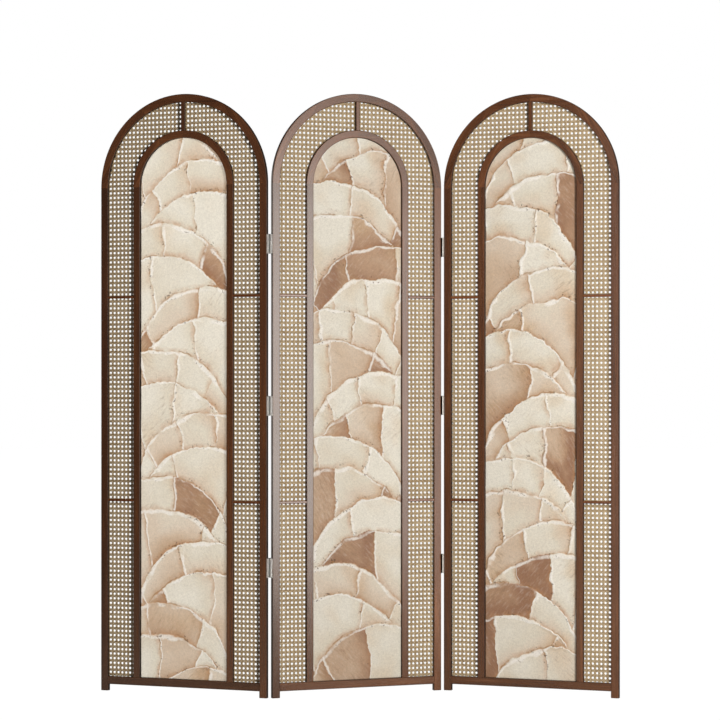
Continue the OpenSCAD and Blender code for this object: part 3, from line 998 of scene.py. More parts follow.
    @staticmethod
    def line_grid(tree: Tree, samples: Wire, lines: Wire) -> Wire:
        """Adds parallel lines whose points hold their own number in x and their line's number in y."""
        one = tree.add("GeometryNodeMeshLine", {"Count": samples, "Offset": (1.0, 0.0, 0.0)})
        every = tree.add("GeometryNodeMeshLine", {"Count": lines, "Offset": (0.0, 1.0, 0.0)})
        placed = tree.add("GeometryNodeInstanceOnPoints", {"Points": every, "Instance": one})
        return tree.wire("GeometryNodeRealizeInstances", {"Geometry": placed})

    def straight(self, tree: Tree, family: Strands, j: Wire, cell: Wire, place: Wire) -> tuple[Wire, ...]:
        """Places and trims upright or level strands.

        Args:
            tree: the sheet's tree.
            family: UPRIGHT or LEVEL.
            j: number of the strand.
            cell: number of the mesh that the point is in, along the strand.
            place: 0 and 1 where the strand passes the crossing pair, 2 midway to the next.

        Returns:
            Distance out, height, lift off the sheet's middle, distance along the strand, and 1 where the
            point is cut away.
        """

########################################

> **Written request**
Copy all the lines, exactly.

> **Correct answer**
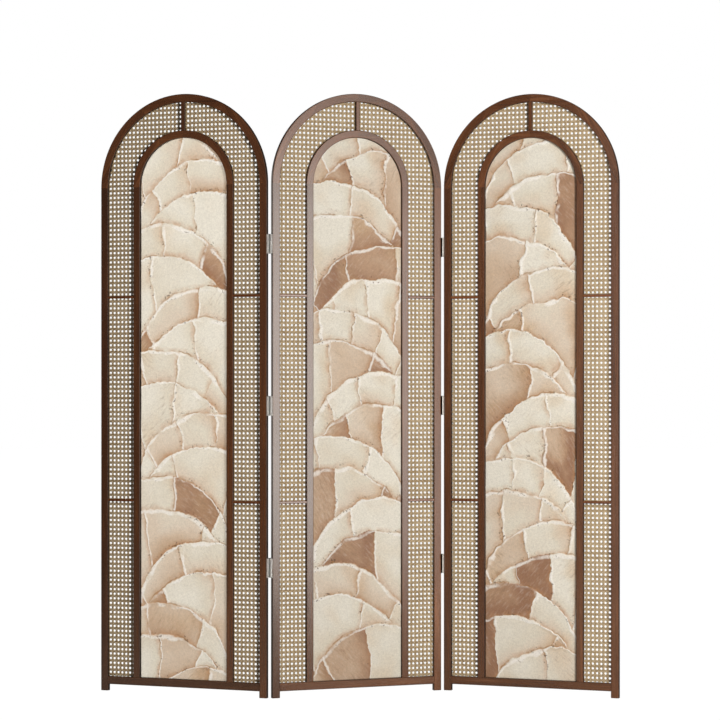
Continue the OpenSCAD and Blender code for this object: part 3, from line 998 of scene.py. More parts follow.
    @staticmethod
    def line_grid(tree: Tree, samples: Wire, lines: Wire) -> Wire:
        """Adds parallel lines whose points hold their own number in x and their line's number in y."""
        one = tree.add("GeometryNodeMeshLine", {"Count": samples, "Offset": (1.0, 0.0, 0.0)})
        every = tree.add("GeometryNodeMeshLine", {"Count": lines, "Offset": (0.0, 1.0, 0.0)})
        placed = tree.add("GeometryNodeInstanceOnPoints", {"Points": every, "Instance": one})
        return tree.wire("GeometryNodeRealizeInstances", {"Geometry": placed})

    def straight(self, tree: Tree, family: Strands, j: Wire, cell: Wire, place: Wire) -> tuple[Wire, ...]:
        """Places and trims upright or level strands.

        Args:
            tree: the sheet's tree.
            family: UPRIGHT or LEVEL.
            j: number of the strand.
            cell: number of the mesh that the point is in, along the strand.
            place: 0 and 1 where the strand passes the crossing pair, 2 midway to the next.

        Returns:
            Distance out, height, lift off the sheet's middle, distance along the strand, and 1 where the
            point is cut away.
        """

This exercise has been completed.